A quiet revolution is sweeping the American workplace. In record numbers, business owners are selling their companies not to private equity or trade rivals, but to their own employees. The Employee Ownership Trust (EOT) model, which transfers a controlling stake to workers with no upfront cost, has gained such momentum that UK policymakers are now being urged to adopt it as a cure for chronic regional inequality and poor productivity.
According to data from the National Centre for Employee Ownership, more than 400 US companies converted to EOTs in 2023, up from just 50 in 2017. The trusts, which hold shares on behalf of all employees, give workers a direct financial stake in the firm’s success. Unlike traditional share schemes, EOTs do not require workers to buy shares; instead, the trust buys them over time using future profits, allowing employees to benefit without personal risk.
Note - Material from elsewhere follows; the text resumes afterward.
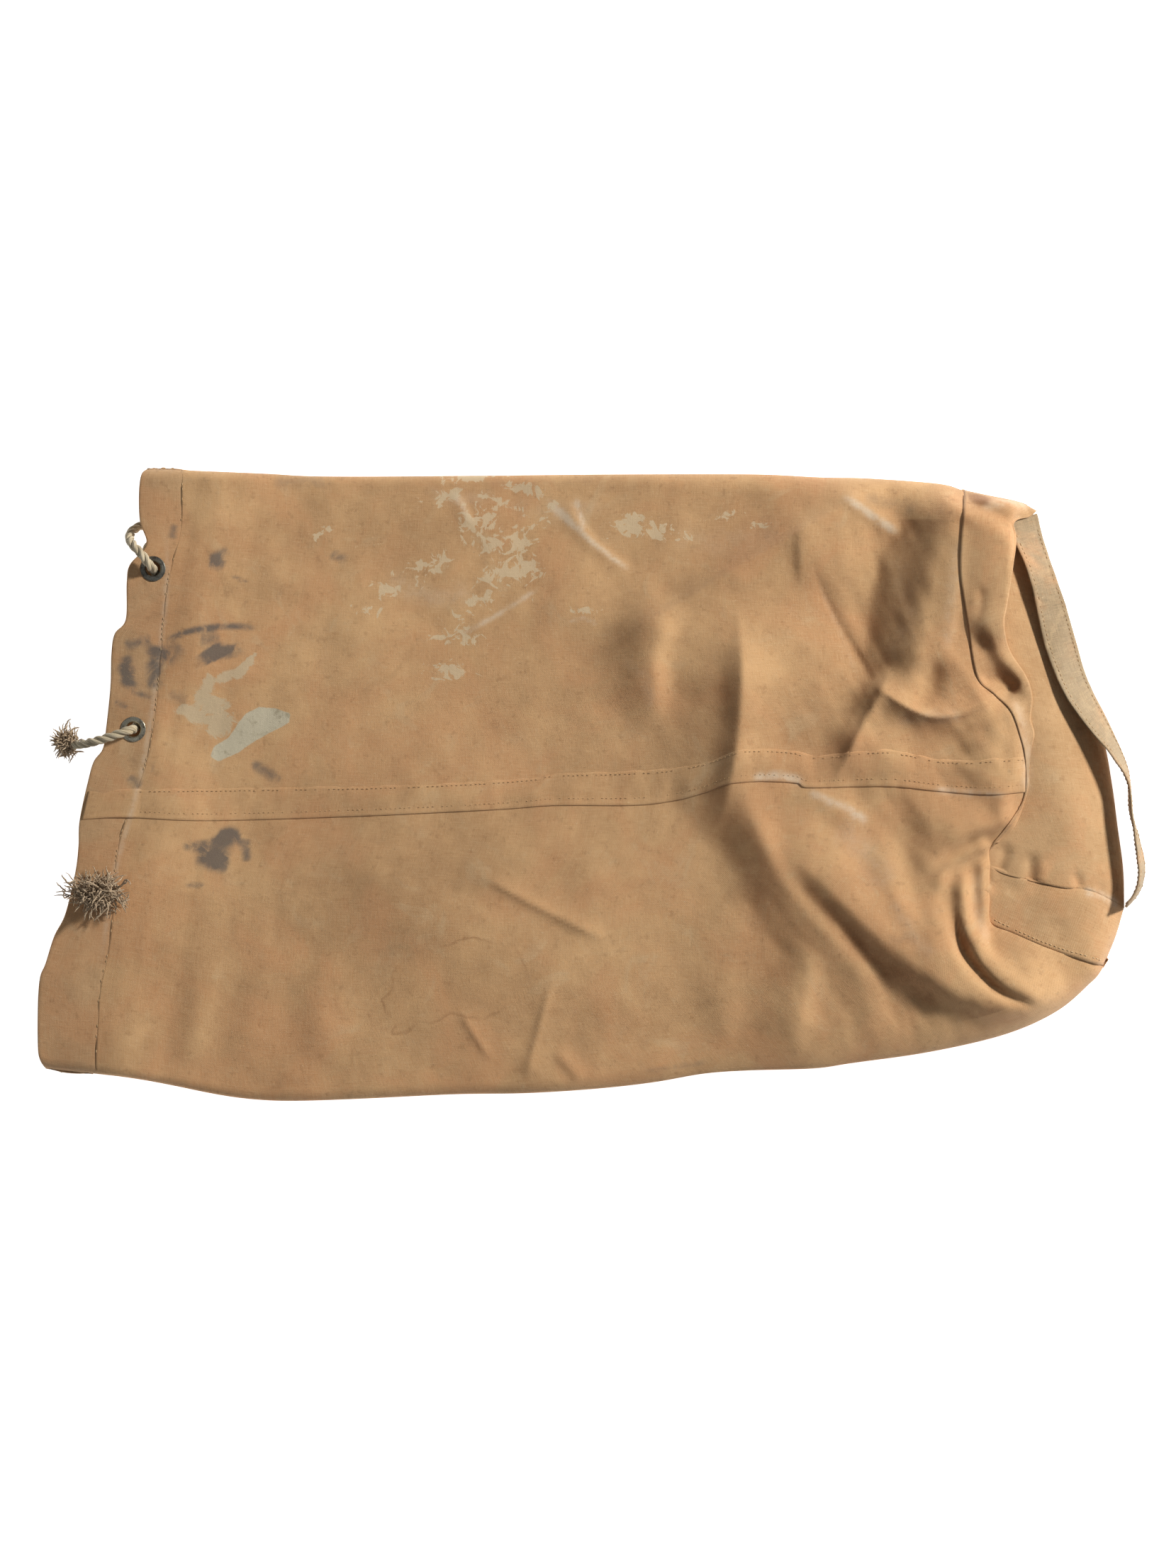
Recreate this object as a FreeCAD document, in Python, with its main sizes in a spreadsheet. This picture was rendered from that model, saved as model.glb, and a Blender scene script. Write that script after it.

Why are owners doing it? Many are baby boomers looking for an exit that preserves their legacy. Selling to a trade buyer might fetch a higher price, but it often leads to asset stripping, job losses, and relocations. An EOT sale ensures the business stays independent, the jobs remain local, and the cultural DNA is protected. For employees, it means a share of the profits, a seat at the table, and in many cases, a say in strategy.
Take the case of Kingston Healthcare, a chain of care homes in Ohio. Owner Jack Thompson, now 72, wanted to retire but feared a private equity takeover would cut costs and harm residents. “I built this with my staff,” he said. “They knew the residents, they cared. Selling to them was the only way to keep the heart in the business.” Three years on, Kingston’s staff turnover has halved, and profits have risen 15 percent year on year as workers redesigned rotas to reduce agency costs.
Across the Atlantic, the UK already has an EOT framework, introduced in 2014 by then-Chancellor George Osborne. It offers a generous Capital Gains Tax relief for owners who sell to an EOT, making it nearly tax-free. Yet uptake has been sluggish. Just 1,200 companies have converted in a decade, a fraction of the half million SMEs that change hands every year. Why the gap? Critics point to a lack of awareness, complex legal fees, and the absence of a dedicated government champion.
Labour’s shadow business secretary, Jonathan Reynolds, has promised to overhaul the rules. “We want to see a million workers in employee-owned firms by 2030,” he told the House of Commons last month. His plan includes a national awareness campaign, a fast-track legal process, and a government-backed loan scheme to help trusts finance the purchase. Cooperatives UK, a trade body, says the target is achievable but warns that without a shift in culture, it will remain a niche.
“Employee ownership is not a silver bullet for every business,” says Dr Amelia Foster of the University of Manchester’s Centre for Corporate Ownership. “But for a certain type of firm, particularly those in manufacturing, social care, and professional services, it can be transformative. It raises productivity, reduces absenteeism, and anchors jobs in communities that would otherwise lose them.”
Take Richer Sounds, the hi-fi retailer. Founder Julian Richer transferred a majority stake to his employees in 2019. The company reported its best ever sales in 2023, even as high street rivals collapsed. Or Aardman Animations, the Wallace and Gromit studio, which has been employee-owned for a decade. Staff there say the model protects creative freedom and ensures that the next big idea stays in Bristol, not Los Angeles.
The economic case is bolstered by research from the Employee Ownership Association, which found that EOT firms grow faster, pay better wages, and are more resilient during downturns. During the pandemic, employee-owned businesses were half as likely to make redundancies as their peers. That resilience is crucial in regions like the North East and Wales, where plant closures can devastate whole towns.
But there are risks. Not all workers want the responsibility of ownership. Some prefer a steady wage and clear hierarchy. And if the business fails, the trust can quickly become a burden. The Graff Diamonds collapse in 2018, where an EOT ended in administration, is a cautionary tale. Employees lost jobs and pension savings.
Nevertheless, the US surge offers a blueprint. British business groups are now lobbying for a US-style “owner transition” hotline, where owners can get free advice and hear from peers who have made the leap. The government has launched a pilot in the West Midlands, but union leaders say it is too small and too slow.
“We have to stop selling our family firms to venture capital vultures,” said Frances O’Grady, former TUC general secretary. “Employee ownership gives workers a real stake, a genuine voice, and a share of the wealth they create. It is the best hope we have for a fairer, more productive economy.”
As the US numbers climb, the message for British owners is clear: you can sell and still save your legacy. The question is whether enough of them will listen before the private equity sharks come circling again.